Though the financial crisis is hurting China, too—many factories in the Pearl River Delta, the manufacturing heartland of southern China, closed over the past year as US demand softened—Beijing still stands in better shape than the US and other Western powers. Holding nearly $2 trillion in currency reserves and running significant trade surpluses, China can spend to get its economy humming again. (Already, Beijing has launched a stimulus package worth nearly $600 billion, and more could follow.) Having refused to open up many of its banks to global markets—despite intense criticism from the West—China now doesn’t have to deal with mountains of bad debt. And unlike Americans, average Chinese have built up vast household savings, more than $500 billion in all. “Credit is still flowing freely in China, as there is no fear that the banks will go belly-up; same with key companies, which are mostly state owned,” notes Shaun Rein, managing director of China Market Research Group in Shanghai.

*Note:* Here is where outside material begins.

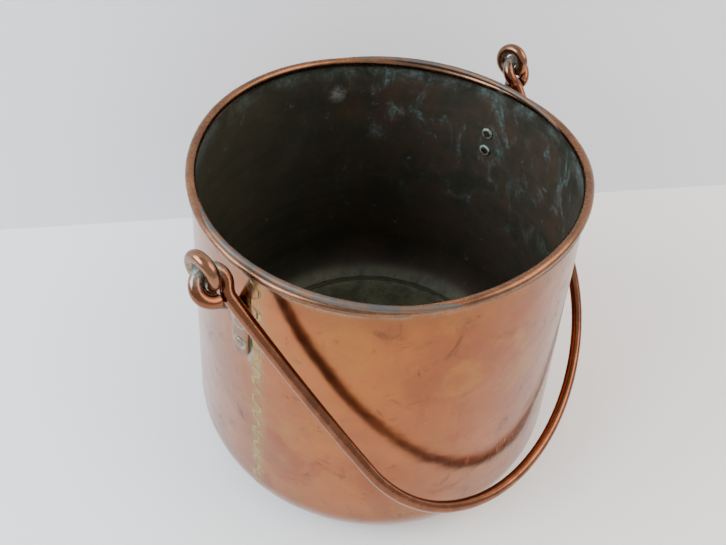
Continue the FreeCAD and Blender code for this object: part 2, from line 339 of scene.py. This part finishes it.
def rim_copper():
    """The rolled rim: browner than the wall, rubbed bright in places, stained olive below."""
    n = Nodes("rim_copper")
    blotch = n.noise(45, 5, 0.62, offset=(3, 1, 2), warp=0.6)
    fine = n.noise(240, 4, 0.65, offset=(1, 4, 2))
    colour = n.mix(n.step(blotch, 0.36, 0.64), (0.21, 0.100, 0.052), (0.15, 0.074, 0.042))
    rubbed = n.step(n.noise(16, 4, 0.6, offset=(9, 3, 1), warp=0.6), 0.52, 0.68)
    colour = n.mix(n.times(rubbed, 0.8), colour, (0.30, 0.125, 0.058))
    grime = n.times(n.step(fine, 0.50, 0.68), 0.55)
    colour = n.mix(grime, colour, (0.13, 0.075, 0.045))
    green = n.times(n.attribute("verdigris"), n.step(blotch, 0.36, 0.56))
    colour = n.mix(green, colour, (0.095, 0.085, 0.048))
    roughness = n.plus(n.spread(fine, 0.18, 0.38), n.times(green, 0.3))
    metallic = n.spread(green, 1.0, 0.3)
    dents = n.bump(n.noise(60, 2, 0.4, offset=(4, 4, 4)), 0.0006, 0.5)
    normal = n.bump(fine, 0.00008, 0.5, below=dents)
    return n.finish(colour, roughness, metallic, normal)


def pot_inside_copper():
    """Old unpolished copper: dark olive brown, redder at one side, with blue-green streaks."""
    n = Nodes("pot_inside_copper")
    x = n.axis("X")
    z = n.axis("Z")
    cloud = n.noise(11, 5, 0.62, warp=0.8)
    blotch = n.noise(28, 6, 0.68, offset=(3, 3, 1), warp=0.4)
    speck = n.noise(260, 4, 0.7, offset=(6, 2, 1))
    bands = n.noise(16, 3, 0.6, stretch=(0.4, 0.4, 5), offset=(2, 7, 1), warp=0.2)
    colour = n.mix(n.step(cloud, 0.35, 0.65), (0.046, 0.050, 0.036), (0.070, 0.066, 0.045))
    colour = n.mix(n.times(n.step(bands, 0.45, 0.65), 0.35), colour, (0.030, 0.030, 0.024))
    right = n.step(x, 0.03, 0.125)
    red = n.times(n.step(blotch, 0.30, 0.72), right)
    colour = n.mix(n.times(red, 0.75), colour, (0.115, 0.066, 0.042))
    streaks = n.noise(34, 6, 0.72, stretch=(1, 1, 0.5), offset=(1, 7, 3), warp=1.2)
    high = n.step(z, 0.08, 0.24)
    reach = n.times(n.spread(right, 0.10, 0.8), n.spread(high, 0.1, 1.0))
    green = n.times(n.step(streaks, 0.52, 0.72), reach)
    under_rim = n.times(n.step(z, 0.270, 0.292), n.step(blotch, 0.38, 0.62))
    green = n.most(green, n.times(under_rim, n.spread(right, 0.45, 0.75)))
    green_colour = n.mix(n.step(speck, 0.38, 0.66), (0.050, 0.085, 0.072), (0.17, 0.25, 0.24))
    colour = n.mix(green, colour, green_colour)
    patch = n.times(n.attribute("pale_patch"), n.step(speck, 0.34, 0.58))
    colour = n.mix(patch, colour, (0.30, 0.33, 0.32))
    floor = n.step(z, 0.020, 0.004)
    olive = n.mix(n.step(blotch, 0.38, 0.62), (0.12, 0.122, 0.068), (0.25, 0.25, 0.145))
    colour = n.mix(n.times(floor, 0.9), colour, olive)
    dirt = n.times(n.step(speck, 0.54, 0.66), floor)
    colour = n.mix(n.times(dirt, 0.6), colour, (0.045, 0.045, 0.032))
    pale = n.times(n.step(n.noise(60, 3, 0.6, offset=(9, 9, 2)), 0.66, 0.72), n.step(speck, 0.45, 0.60))
    colour = n.mix(n.times(pale, 0.45), colour, (0.28, 0.33, 0.32))
    roughness = n.plus(n.spread(blotch, 0.40, 0.60), n.times(green, 0.2))
    metallic = n.spread(n.most(green, floor), 0.45, 0.05)
    dents = n.bump(n.plus(n.noise(48, 2, 0.4, offset=(4, 4, 4)), n.times(bands, 0.5)), 0.0010, 0.6)
    normal = n.bump(n.plus(blotch, n.times(speck, 0.5)), 0.00020, 0.5, below=dents)
    return n.finish(colour, roughness, metallic, normal)


def dark_rod_copper(name, light, dark, smoothest, green_amount):
    """Handled brown copper, darker in patches, with verdigris where the hand does not reach."""
    n = Nodes(name)
    cloud = n.noise(38, 5, 0.62, warp=0.6)
    blotch = n.noise(150, 5, 0.65, offset=(3, 1, 5), warp=0.6)
    fine = n.noise(600, 3, 0.6, offset=(7, 3, 1))
    colour = n.mix(n.step(cloud, 0.36, 0.64), light, dark)
    warm = tuple(min(1.0, part * 1.35) for part in light)
    colour = n.mix(n.times(n.step(blotch, 0.52, 0.68), 0.45), colour, warm)
    rub = n.times(n.attribute("verdigris"), green_amount)
    green = n.times(rub, n.step(n.noise(210, 5, 0.7, offset=(2, 5, 8), warp=0.7), 0.36, 0.56))
    tone = n.mix(n.step(fine, 0.35, 0.65), (0.13, 0.21, 0.17), (0.34, 0.46, 0.41))
    colour = n.mix(green, colour, tone)
    roughness = n.plus(n.spread(blotch, smoothest, smoothest + 0.12), n.times(green, 0.4))
    metallic = n.spread(green, 1.0, 0.15)
    forged = n.bump(cloud, 0.0008, 0.45)
    normal = n.bump(n.plus(blotch, n.times(fine, 0.4)), 0.00012, 0.5, below=forged)
    return n.finish(colour, roughness, metallic, normal)


def seam_brass():
    """Yellow brass filler, dull and dark on the inner side."""
    n = Nodes("seam_brass")
    blotch = n.noise(120, 5, 0.65, warp=0.5)
    colour = n.mix(n.step(blotch, 0.38, 0.64), (0.36, 0.27, 0.09), (0.26, 0.17, 0.065))
    inside = n.attribute("inside")
    colour = n.mix(inside, colour, (0.085, 0.085, 0.055))
    roughness = n.plus(n.spread(blotch, 0.25, 0.42), n.times(inside, 0.2))
    normal = n.bump(blotch, 0.0002, 0.4)
    return n.finish(colour, roughness, n.spread(inside, 1.0, 0.3), normal)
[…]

As a result, Wang Jianxi and his colleagues are now picking through the wreckage of Western economies. When the financial crisis first broke, China Investment Corporation pitched in, plowing money into American banks and private equity firms such as Blackstone (investments on which they eventually lost billions). In 2007, cic spent $5.6 billion buying a stake in Morgan Stanley; Beijing has also bought into three of the biggest banks in Australia. More recently, having soured on the finance sector, China has been on a commodities shopping spree. The giant, state-owned resources company chinalco is poised to get more deeply invested in the British-Australian Rio Tinto, one of the world’s biggest mining firms. Beijing also recently handed out a $25 billion loan to Russian energy giant Rosneft and is looking for more bargains in the natural resources sector. China computer giant Lenovo now owns ibm‘s personal computing division, and some Chinese media outlets have speculated that Shanghai Automotive Industry Corp. and another Chinese carmaker might be eyeing General Motors. “Americans need to get used to the fact that China will begin taking a more critical role in business, using the downturn for their advantage,” Rein says.

Chinese leaders luxuriate in the attention. “The US is a fatty and needs to take diet pills, but in contrast China is still skinny,” one former top financial official recently gloated to the state press. Some Chinese firms and funds are so anxious to hit the fire sale that government officials have to restrain them from openly celebrating over the carcass of the West. “Hold your cash,” the head of the government agency that oversees state companies, Li Rongrong, told major Chinese firms in November. “There will be plenty of opportunities in the future.”

As it emerges as the investor of last resort, Beijing is aiming to use its business ties to expand its political influence. On a steamy day just before monsoon season, I sat by the muddy banks of the Mekong River in Phnom Penh with a senior Cambodian government official known for his commitment to human rights. “Look across there,” he said, pointing to a part of the decidedly low-slung city, where tall new buildings were sprouting up. In the 100-degree heat, we could make out a group of men with wispy stubble and ropy muscles banging together walls. “All that is China’s money, Chinese businesses coming in. Everything downtown is being built with China’s capital, China’s aid.”

He paused and looked around; Cambodia is nominally a democracy, but opponents of the long-serving prime minister, Hun Sen, have been disappeared, terrorized, murdered. Ten years ago, the official said, Hun Sen had to watch how far he went—he needed the backing of Western donors and investors. Now, when the West criticizes him, it’s no big deal—China has his back. “We depend on [China] now,” the official said. “We can’t do anything else.”

“For decades, you had this idea that the only way to develop was through democracy and capitalism,” says Robert Kagan, author of a book on autocracy called The Return of History and the End of Dreams. “Now, what China is proving is that there’s another alternative out there.” Chris Alden, an expert on China-Africa relations at the London School of Economics, says that among African leaders, for example, “the perception that China is relatively immune to the worst effects of the crisis raises its stature.” China may now be Africa’s largest lender, pledging nearly $20 billion in 2007; some of this money goes to bringing local politicians to China, where they learn about the model Beijing has used to create three decades of growth, without the pesky democracy.

Even in the United States, there are signs that Beijing’s new stature commands respect. Speaker of the House Nancy Pelosi, a longtime China hawk who in 1991 personally unfurled a protest banner in Beijing’s Tiananmen Square, has acknowledged that “when human rights concerns are up against money, they always lose.” And during a recent visit to China, Secretary of State Hillary Clinton let it be known that the economy would take precedence over human rights topics for the time being.

“No one is going to step forward to hit China now, when we are trying to get them to help us with the crisis,” says one longtime congressional staffer. After all, China only has to remind America’s leaders of those $700 billion-plus worth of US Treasuries in its coffers.